== The request ==
Repeat exactly the lines of the listing below, please, starting with the first and ending with the line containing "slot cut along"; leave out the rest.

— start Dataset content —

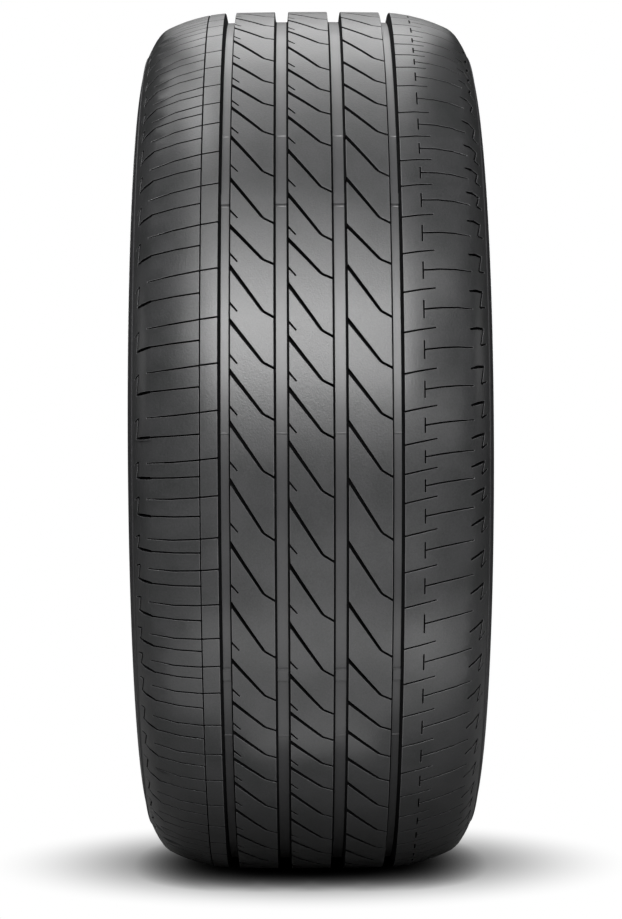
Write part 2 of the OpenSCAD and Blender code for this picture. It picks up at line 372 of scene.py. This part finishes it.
def finer(line, widths, step=13.0):
    """The same line with points close enough to follow the tyre's curve, and the width at each."""
    points, sizes = [line[0]], [widths[0]]
    for a, b, w0, w1 in zip(line, line[1:], widths, widths[1:]):
        for t in np.linspace(0, 1, max(1, round(math.dist(a, b) / step)) + 1)[1:]:
            points.append(np.add(a, t * np.subtract(b, a)))
            sizes.append(w0 + t * (w1 - w0))
    return points, sizes


class Slot:
    """A slot cut along a line, as closed outlines one inside the other, each with its depth."""

    def __init__(self, line, widths, depth, ease=0.2, lean=0.12):
        line, widths = finer(line, widths)
        line = np.array([(s, float(skin(a))) for s, a in line])
        steps = np.diff(line, axis=0)
        ways = steps / np.hypot(*steps.T)[:, None]
        joined = np.vstack((ways[:1], ways[:-1] + ways[1:], ways[-1:]))
        joined /= np.hypot(*joined.T)[:, None]
        mitre = 1 / np.sum(joined * np.vstack((ways, ways[-1:])), axis=1)[:, None]
        sides = np.stack((-joined[:, 1], joined[:, 0]), axis=1) * mitre
        half = np.array(widths, float)[:, None] / 2
        self.rings, self.depths = [], []
        for grow, deep in ((ease, 0.0), (0.0, ease), (-lean, depth)):
            centre = line.copy()
            centre[0] -= ways[0] * grow
            centre[-1] += ways[-1] * grow
            reach = sides * (half + grow)
            self.rings.append(np.vstack((centre + reach, (centre - reach)[::-1])))
            self.depths.append(deep)
        self.line, self.reach = line, float(half.max())

    def at(self, shift):
        """The same slot further round the tyre."""
        other = Slot.__new__(Slot)
        other.rings = [ring + (shift, 0) for ring in self.rings]
        other.depths = self.depths
        other.line, other.reach = self.line + (shift, 0), self.reach
        return other

    def triangles(self):
        """The slot's own walls and floor: corners on the map, and the depth at each."""
        corners, depths = [], []
        count = len(self.rings[0])
        for outer, inner, d0, d1 in zip(self.rings, self.rings[1:], self.depths, self.depths[1:]):
            for i in range(count):
                j = (i + 1) % count
                corners += [(outer[i], outer[j], inner[j]), (outer[i], inner[j], inner[i])]
                depths += [(d0, d0, d1), (d0, d1, d1)]
        floor, deepest = self.rings[-1], self.depths[-1]
        for i in range(count // 2 - 1):
            j = count - 1 - i
            corners += [(floor[i], floor[i + 1], floor[j - 1]), (floor[i], floor[j - 1], floor[j])]
            depths += [(deepest,) * 3] * 2
        return np.array(corners), np.array(depths)

    def depth_at(self, points):
        """The slot's depth at points of the map, nought outside it."""
        corners, depths = self.triangles()
        a, b, c = corners[None, :, 0], corners[None, :, 1], corners[None, :, 2]
        p = points[:, None]
        ab, ac, ap = b - a, c - a, p - a
        area = ab[..., 0] * ac[..., 1] - ab[..., 1] * ac[..., 0]
        area[np.abs(area) < 1e-12] = 1e-12
        v = (ap[..., 0] * ac[..., 1] - ap[..., 1] * ac[..., 0]) / area
        w = (ab[..., 0] * ap[..., 1] - ab[..., 1] * ap[..., 0]) / area
        inside = (v > -PAST_TRIANGLE) & (w > -PAST_TRIANGLE) & (v + w < 1 + PAST_TRIANGLE)
        depth = depths[:, 0] * (1 - v - w) + depths[:, 1] * v + depths[:, 2] * w
        return np.where(inside, depth, 0).max(axis=1)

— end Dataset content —

== Exercise solution ==
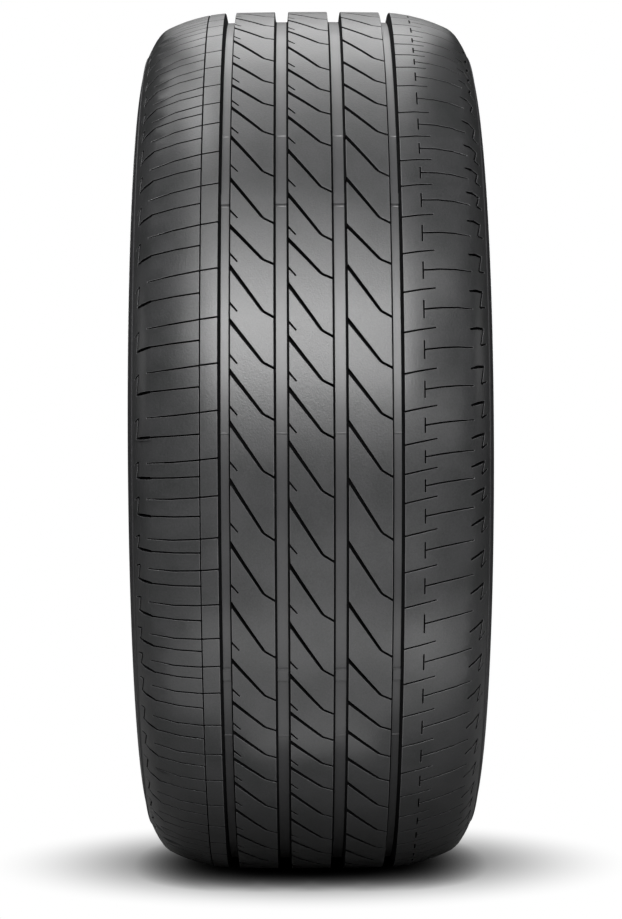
Write part 2 of the OpenSCAD and Blender code for this picture. It picks up at line 372 of scene.py. This part finishes it.
def finer(line, widths, step=13.0):
    """The same line with points close enough to follow the tyre's curve, and the width at each."""
    points, sizes = [line[0]], [widths[0]]
    for a, b, w0, w1 in zip(line, line[1:], widths, widths[1:]):
        for t in np.linspace(0, 1, max(1, round(math.dist(a, b) / step)) + 1)[1:]:
            points.append(np.add(a, t * np.subtract(b, a)))
            sizes.append(w0 + t * (w1 - w0))
    return points, sizes


class Slot:
    """A slot cut along a line, as closed outlines one inside the other, each with its depth."""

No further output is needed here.